Friday, July 22, 2011

Who Really Discovered the Americas?


I’ve just turned 60 years old and; I'm a 1969 high school graduate; all of my instructors through high school taught me and everyone else that Christopher Columbus discovered the Americas while searching for a quicker and shorter route to the West Indies / Asia.  It was a failed attempt to reduce the shipping costs associated with the spice trade.

By the time I entered college at Morehead State University (yes, the same MSU that beat U of L in the 2011 NCAA Basketball Tournament) the professors in the history department had began to express doubt about the authenticity of that long standing “land mark” conclusion.

So I expect that the real question to ask is whether or not there is evidence to support an alternative to Mr. Columbus.  Keep in mind that practically all United States Citizens, cheerfully honor him with a special holiday day each October (it’s called Columbus Day).   It has been argued by some historians that he (Columbus) died believing that he had in fact reached Asia in that 1492 voyage and he never accepted the fact that the New World was really another continental land mass.  Other historians will argue that he new better, in fact a few historians insist that Columbus some how gained access to much older maps or charts (The Piri Reis’s map that I discussed in a recent post no less) displaying the Americas that he “discovered” in 1492.

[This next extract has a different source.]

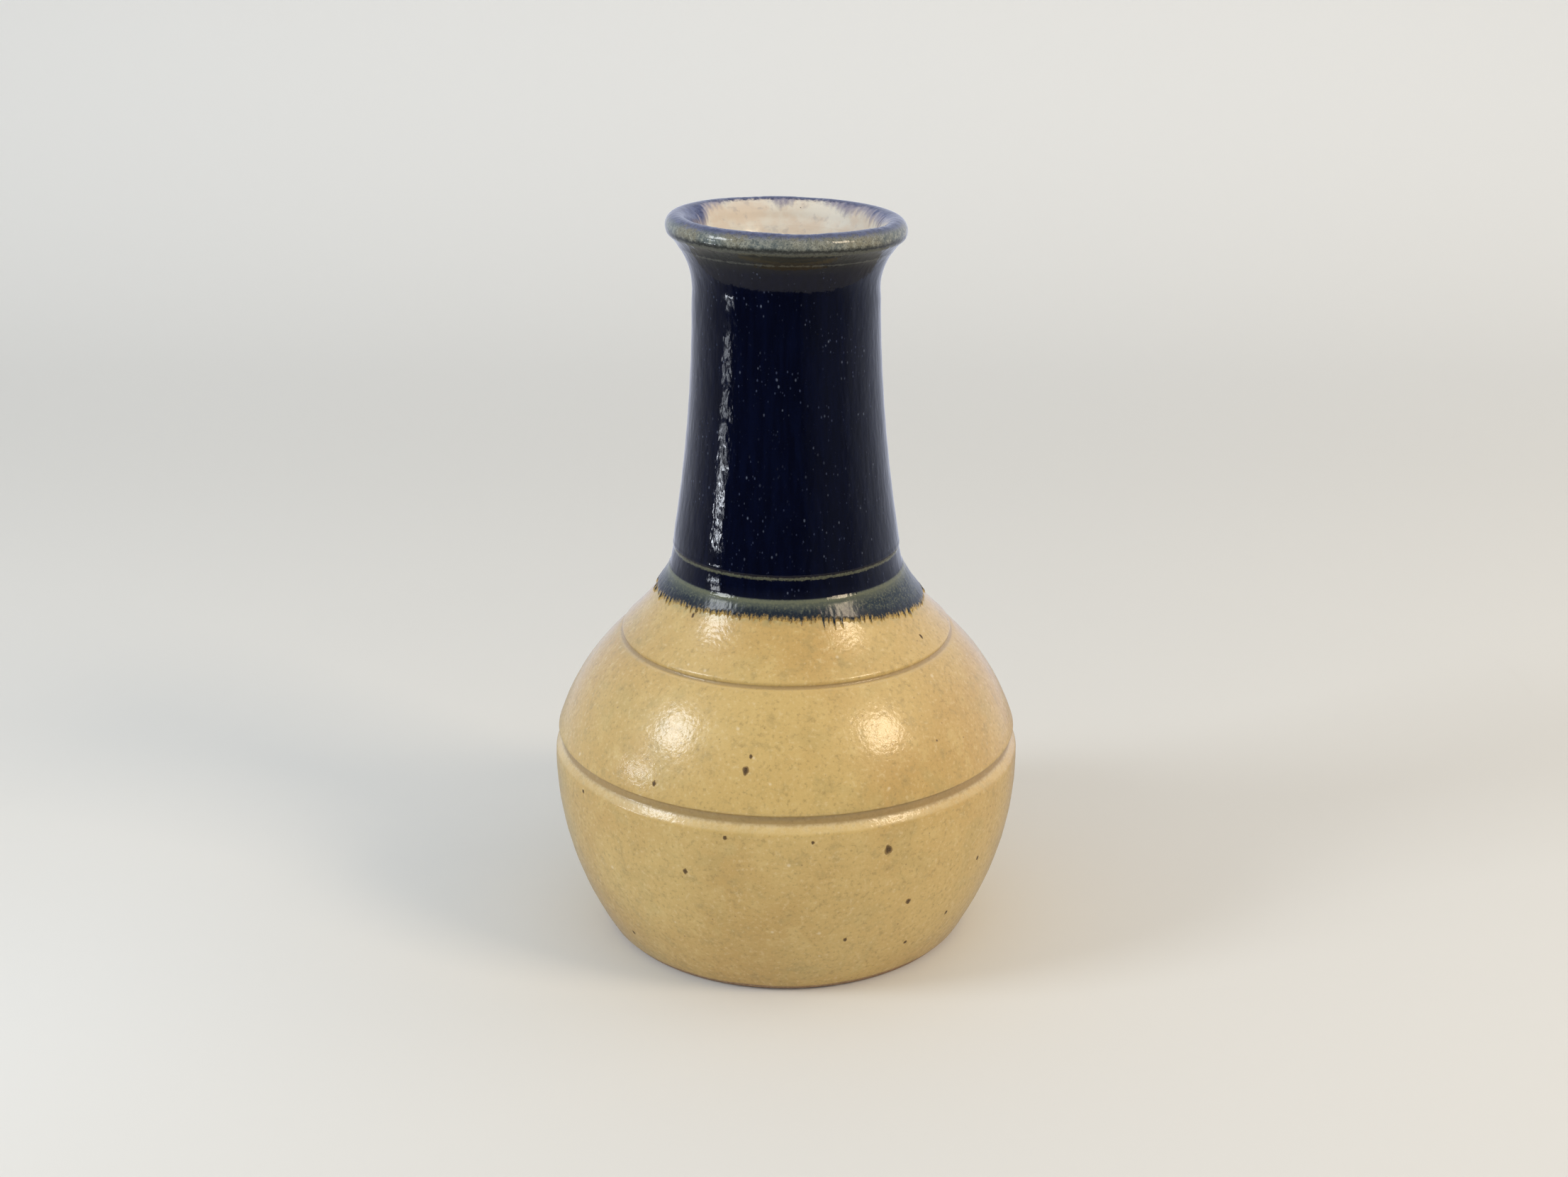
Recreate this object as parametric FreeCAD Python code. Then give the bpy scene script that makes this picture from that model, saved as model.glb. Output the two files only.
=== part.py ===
import FreeCAD, Part
import math
import os

from FreeCAD import Vector

# A wheel-thrown stoneware bud vase, in millimetres. The origin is the centre of the base,
# the part stands on the XY plane and +Z is up. Every layer is a half section in the XZ plane,
# drawn as (radius, height) points, turned once round the Z axis.

# Driving dimensions of the fired clay.
foot_radius = 38.4
foot_bevel = 0.4
belly_radius = 49.85
belly_height = 37.0
groove_low_radius = 49.15
groove_low_height = 45.2
groove_high_radius = 34.95
groove_high_height = 67.1
collar_radius = 24.2
collar_height = 80.8
ledge_radius = 23.25
ledge_height = 85.1
neck_foot_radius = 23.2
neck_foot_height = 87.2
neck_waist_radius = 18.65
neck_waist_height = 138.0
lip_radius = 23.85
lip_height = 152.8
crest_radius = 21.75
crest_height = 154.35
belly_top_inset = 0.4
belly_top_drop = 0.35
crease_inset = 0.45
crease_rise = 0.5
under_lip_inset = 0.25
under_lip_drop = 1.2

# Where the outside passes between those, as (radius, height).
foot_swell = (46.1, 15.6)
belly_crown = (49.75, 41.2)
belly_shoulder = (44.05, 56.0)
collar_sweep = (29.5, 72.8)
ledge_curve = (23.65, 83.0)
neck_start = (23.15, 86.2)
neck_curve = (20.03, 111.5)
lip_flare = (19.75, 146.0)

# Inside of the pot.
throat_radius = 18.9
throat_height = 151.3
bore_radius = 14.3
cavity_radius = 44.85
cavity_height = 40.0
floor_radius = 27.5
floor_height = 6.8
bore_foot_radius = 18.7
shoulder = (25.2, 70.4)
cavity_foot = (34.0, 9.8)

# Where the inside passes between those, as (radius, height).
lip_inside = (19.95, 153.3)
throat_curve = (15.9, 145.6)
bore_curve = (15.7, 112.0)
shoulder_curve = (20.3, 78.6)
cavity_crown = (38.3, 57.0)
cavity_wall = (42.3, 20.5)
floor_curve = (31.2, 7.6)

# Turned recess under the foot.
recess_radius = 31.0
recess_depth = 0.8
recess_slope = 0.6

# Tooled rings: the width and depth of the cut, the fall of the wall there in degrees, and the
# shares of the width where the upper wall and the floor end.
ring_low_width = 4.6
ring_low_depth = 1.0
ring_low_fall = 84.0
ring_high_width = 2.4
ring_high_depth = 0.85
ring_high_fall = 47.0
ring_wall_share = 0.1
ring_floor_share = 0.5
ring_clearance = 0.3

# Glaze.
base_coat = 0.30
cobalt_coat = 0.35
base_glaze_line = 0.8
cobalt_line_outside = 76.6
cobalt_line_inside = 151.8

# Iron specks melted through the straw glaze: angle from +X in degrees, height, radius.
specks = [
    (294, 36, 0.8),
    (260, 53, 0.65),
    (261, 55.5, 0.35),
    (301, 22, 0.55),
    (246, 31, 0.5),
    (325, 25, 0.5),
    (222, 8, 0.45),
    (237, 48, 0.45),
    (317, 14, 0.45),
    (285, 15, 0.4),
    (256, 40, 0.4),
    (213, 40, 0.4),
    (276, 39.5, 0.35),
    (304, 10, 0.4),
    (226, 76, 0.4),
    (330, 70, 0.4),
]
rear_specks = 9
rear_speck_radius = 0.5
rear_speck_low = 5.5
rear_speck_rise = 6.8
rear_arc_start = 8.0
rear_arc = 164.0
golden_angle = 137.5
plug_reach = 1.5

# The middle of the wall, from the floor up to the throat. It parts the outer glaze from the
# liner.
mid_wall = [(0, 3.5), (36, 3.5), (46, 22), (47, 42), (41.8, 56), (33, 66), (26.5, 73), (22.3, 80),
            (20.8, 87), (16.6, 138), (18, 147), (crest_radius, 152.5)]

far = 200.0


def point(radius, height):
    return Vector(radius, 0, height)


def arc(start, middle, end):
    return Part.Arc(point(*start), point(*middle), point(*end)).toShape()


def line(start, end):
    return Part.LineSegment(point(*start), point(*end)).toShape()


def polygon(corners):
    ends = corners[1:] + corners[:1]
    edges = [line(start, end) for start, end in zip(corners, ends)]
    return Part.Face(Part.Wire(edges))


def outer_wall():
    """The outside of the clay, from the foot up to the crest of the lip."""
    foot = (foot_radius + foot_bevel, foot_bevel)
    belly = (belly_radius, belly_height)
    groove_low = (groove_low_radius, groove_low_height)
    groove_high = (groove_high_radius, groove_high_height)
    belly_top = (groove_high_radius - belly_top_inset, groove_high_height - belly_top_drop)
    collar = (collar_radius, collar_height)
    ledge = (ledge_radius, ledge_height)
    crease = (ledge_radius - crease_inset, ledge_height + crease_rise)
    neck_foot = (neck_foot_radius, neck_foot_height)
    neck_waist = (neck_waist_radius, neck_waist_height)
    under_lip = (lip_radius - under_lip_inset, lip_height - under_lip_drop)
    return [
        line((foot_radius, 0), foot),
        arc(foot, foot_swell, belly),
        arc(belly, belly_crown, groove_low),
        arc(groove_low, belly_shoulder, belly_top),
        line(belly_top, groove_high),
        arc(groove_high, collar_sweep, collar),
        arc(collar, ledge_curve, ledge),
        line(ledge, crease),
        arc(crease, neck_start, neck_foot),
        arc(neck_foot, neck_curve, neck_waist),
        arc(neck_waist, lip_flare, under_lip),
        arc(under_lip, (lip_radius, lip_height), (crest_radius, crest_height)),
    ]


def inner_wall():
    """The inside of the clay, from the crest of the lip down to the middle of the floor."""
    crest = (crest_radius, crest_height)
    throat = (throat_radius, throat_height)
    bore_top = (bore_radius, neck_waist_height)
    bore_foot = (bore_foot_radius, neck_foot_height)
    cavity = (cavity_radius, cavity_height)
    floor_edge = (floor_radius, floor_height)
    return [
        arc(crest, lip_inside, throat),
        arc(throat, throat_curve, bore_top),
        arc(bore_top, bore_curve, bore_foot),
        arc(bore_foot, shoulder_curve, shoulder),
        arc(shoulder, cavity_crown, cavity),
        arc(cavity, cavity_wall, cavity_foot),
        arc(cavity_foot, floor_curve, floor_edge),
        line(floor_edge, (0, floor_height)),
    ]


def underside():
    """The foot, turned flat with a shallow recess, closed along the axis."""
    recess_edge = (recess_radius - recess_slope, recess_depth)
    return [
        line((0, floor_height), (0, recess_depth)),
        line((0, recess_depth), recess_edge),
        line(recess_edge, (recess_radius, 0)),
        line((recess_radius, 0), (foot_radius, 0)),
    ]


def ring_cutter(radius, height, fall, width, depth):
    """A tooled ring: a short steep upper wall, a floor and a lower wall that runs out."""
    down = Vector(math.cos(math.radians(fall)), 0, -math.sin(math.radians(fall)))
    out = Vector(-down.z, 0, down.x)
    start = point(radius, height)
    upper = start + out * ring_clearance
    root = start + down * (width * ring_wall_share) - out * depth
    heel = start + down * (width * ring_floor_share) - out * depth
    lower = start + down * width + out * ring_clearance
    return Part.Face(Part.makePolygon([upper, root, heel, lower, upper]))


def clay_section():
    section = Part.Face(Part.Wire(Part.__sortEdges__(outer_wall() + inner_wall() + underside())))
    low = ring_cutter(groove_low_radius, groove_low_height, ring_low_fall,
                      ring_low_width, ring_low_depth)
    high = ring_cutter(groove_high_radius, groove_high_height, ring_high_fall,
                       ring_high_width, ring_high_depth)
    return section.cut(low).cut(high).Faces[0]


def above(height):
    """Everything above a height."""
    return polygon([(0, height), (far, height), (far, far), (0, far)])


def turn(section):
    """Turns a section right round the Z axis. Its arcs become splines first, because an arc
    with its centre beyond the axis would turn into a torus that crosses itself. Its straight
    lines stay lines, so the foot is a true plane."""
    edges = []
    for edge in section.Faces[0].OuterWire.OrderedEdges:
        straight = isinstance(edge.Curve, Part.Line)
        edges.append(edge if straight else edge.toNurbs().Edges[0])
    face = Part.Face(Part.Wire(edges))
    return face.revolve(Vector(0, 0, 0), Vector(0, 0, 1), 360)


def layer_sections():
    clay = clay_section()
    based = clay.makeOffset2D(base_coat)
    dipped = clay.makeOffset2D(base_coat + cobalt_coat)
    inside = polygon(mid_wall + [(crest_radius, far), (0, far)])
    base = based.cut(clay).common(above(base_glaze_line))
    straw = base.cut(inside)
    liner = base.common(inside)
    cobalt = dipped.cut(based).common(above(cobalt_line_outside))
    cobalt = cobalt.cut(inside.cut(above(cobalt_line_inside)))
    return clay, straw, liner, cobalt


def speck_places():
    """The chosen specks, then more spread over the far side by the golden angle."""
    places = list(specks)
    for index in range(rear_specks):
        angle = rear_arc_start + (index * golden_angle) % rear_arc
        height = rear_speck_low + index * rear_speck_rise
        places.append((angle, height, rear_speck_radius))
    return places


def surface_radius(section, height):
    """The outside radius of a section at a height."""
    ray = line((0, height), (far, height))
    return max(vertex.X for vertex in ray.common(section).Vertexes)


def speck_plugs(straw):
    """Short round plugs, pointing straight out of the wall, that pass through the straw coat."""
    plugs = []
    for angle, height, radius in speck_places():
        turned = math.radians(angle)
        outward = Vector(math.cos(turned), math.sin(turned), 0)
        middle = outward * surface_radius(straw, height) + Vector(0, 0, height)
        start = middle - outward * plug_reach
        plugs.append(Part.makeCylinder(radius, 2 * plug_reach, start, outward))
    return plugs


def build():
    clay, straw, liner, cobalt = layer_sections()
    straw_coat = turn(straw)
    plugs = speck_plugs(straw)
    iron = Part.makeCompound([plug.common(straw_coat).Solids[0] for plug in plugs])
    straw_coat = straw_coat.cut(plugs).Solids[0]
    return {
        "stoneware_body": turn(clay),
        "straw_glaze_coat": straw_coat,
        "liner_glaze_coat": turn(liner),
        "cobalt_glaze_coat": turn(cobalt),
        "iron_specks": iron,
    }


os.makedirs("parts", exist_ok=True)
for name, shape in build().items():
    bounds = shape.optimalBoundingBox()
    print(name, len(shape.Solids), "solids, valid", shape.isValid(), "volume", round(shape.Volume, 1))
    print("  radius", round(bounds.XMax, 2), "height", round(bounds.ZMin, 2), round(bounds.ZMax, 2))
    shape.exportStep("parts/" + name + ".step")
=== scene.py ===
import math

import bmesh
import bpy
import numpy as np
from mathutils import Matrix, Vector


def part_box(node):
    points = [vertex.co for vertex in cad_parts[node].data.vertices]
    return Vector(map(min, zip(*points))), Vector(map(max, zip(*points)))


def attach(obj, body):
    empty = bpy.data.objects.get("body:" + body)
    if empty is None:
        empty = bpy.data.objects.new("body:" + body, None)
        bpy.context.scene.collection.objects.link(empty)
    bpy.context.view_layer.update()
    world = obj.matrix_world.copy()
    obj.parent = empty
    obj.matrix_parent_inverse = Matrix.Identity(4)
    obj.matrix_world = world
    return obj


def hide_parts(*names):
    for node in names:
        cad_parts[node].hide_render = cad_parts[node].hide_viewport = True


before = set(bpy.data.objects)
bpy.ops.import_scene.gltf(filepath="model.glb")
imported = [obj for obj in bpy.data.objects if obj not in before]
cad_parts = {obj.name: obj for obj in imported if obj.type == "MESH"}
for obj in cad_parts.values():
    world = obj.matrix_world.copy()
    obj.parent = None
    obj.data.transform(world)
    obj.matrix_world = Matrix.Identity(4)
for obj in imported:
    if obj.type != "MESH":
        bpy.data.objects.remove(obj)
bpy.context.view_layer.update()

# A wheel-thrown stoneware bud vase: bare clay, a straw glaze, a cream liner and a cobalt glaze
# dipped over the neck. Every layer follows the half section of its own solid in the frame and
# is turned round the Z axis. Lengths are in metres, and MM makes millimetres readable. The
# camera stands on the -Y side.

MM = 0.001
TURN = 2 * math.pi

rng = np.random.default_rng(20)

# The grid on which the frame's points are matched, the spacing of points along a dense curve,
# and the angle above which a mesh edge is drawn sharp.
GRID = 1e-6
STEP = 0.1 * MM
SHARP_EDGE = math.radians(50)

# How the soft clay left the wheel: a rim that tilts down to +X and a little to -Y, an oval
# wall, a faint spiral of throwing rings and broad swellings.
LIP_RADIUS = 24.4 * MM
RIM_TILT = math.radians(1.4)
RIM_PITCH = math.radians(0.2)
RIM_TILT_FROM = 138 * MM
RIM_TILT_FULL = 152 * MM
OVAL = 0.05 * MM
RING_PITCH = 6.5 * MM
RING_HEIGHT = 0.02 * MM
SWELL_HEIGHT = 0.03 * MM

# How many points a turn has, with four for each tooth of the cobalt's fringe.
BARE_SEGMENTS = 192
STRAW_SEGMENTS = 384
TOOTH_COUNT = 150
COBALT_SEGMENTS = 4 * TOOTH_COUNT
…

Historians have examined in great detail evidence that has been found regarding the cultures that populated the American continent before Christopher Columbus was even born. Their thirst for research was based on the assumption that the great Mayan, Aztec, and Incan civilizations did not appear all of a sudden in the Western world. Instead, they must have somehow obtained significant influence from ancient Eastern cultures, most likely from India.  It is easily accepted that some twenty thousand years ago primitive Asians crossed the Bering Strait into North America and gradually traveled south all the way to Argentina, after all, even Columbus acknowledged that there were “Indians” already here when he first visited the Americas.

I expect that practically everyone recognizes that there were people in America long before Columbus. These peoples thought to be of Asiatic descent became Native Americans and were certainly the first people here, tens of thousands of years ago.

There is evidence however supporting the theory that Norse expeditions to North America, starting with Bjarni Herjolfsson in 986, and Lief Ericson around 1000 AD are in fact much more than legend.  Several other pre-Columbian “discoveries” are not quite so well established. Such claims include the Portuguese, Chinese, Japanese, Africans, and even the Carthaginians. Some of these claims may be true; most are probably not.

This debate may forever be an unanswered question I suppose; for no one will ever truly know who “discovered” the Americas first.  I personally think the Norse, or some would say the Vikings, most likely arrived here first, due to their having lived in Greenland for a time. But America was always been here and native peoples were obviously here long before the first European came, so I don't think that 'discovered' is the correct term for the referenced event, perhaps the terms “stumbled upon” a land mass that was already inhabited is closer to the fact. 

If you must select someone or give credit to someone for discovering the Americas, then you would have to say that the Native Americans did, but they came from somewhere else, most likely by way of the Bering Land Bridge more than 20,000 years ago; and they were not even Native Americans at the time.  

Even though it has been established that Columbus probably wasn't the first, his discovery (or re-discovery, you might say) is correctly regarded as the most important, and will likely continue to be the case; even if one of the earlier claims are eventually proven true. This is because; Columbus initiated permanent large scale two-way commerce between the Old World and the New World.   Earlier discoveries were so obscure that almost no one in either hemisphere (the Americas or Europe) was even aware that the other hemisphere existed.  But after Columbus, everyone knew; the Spanish Government, and even the church of the era, you see were really into exploiting foreign lands in those days.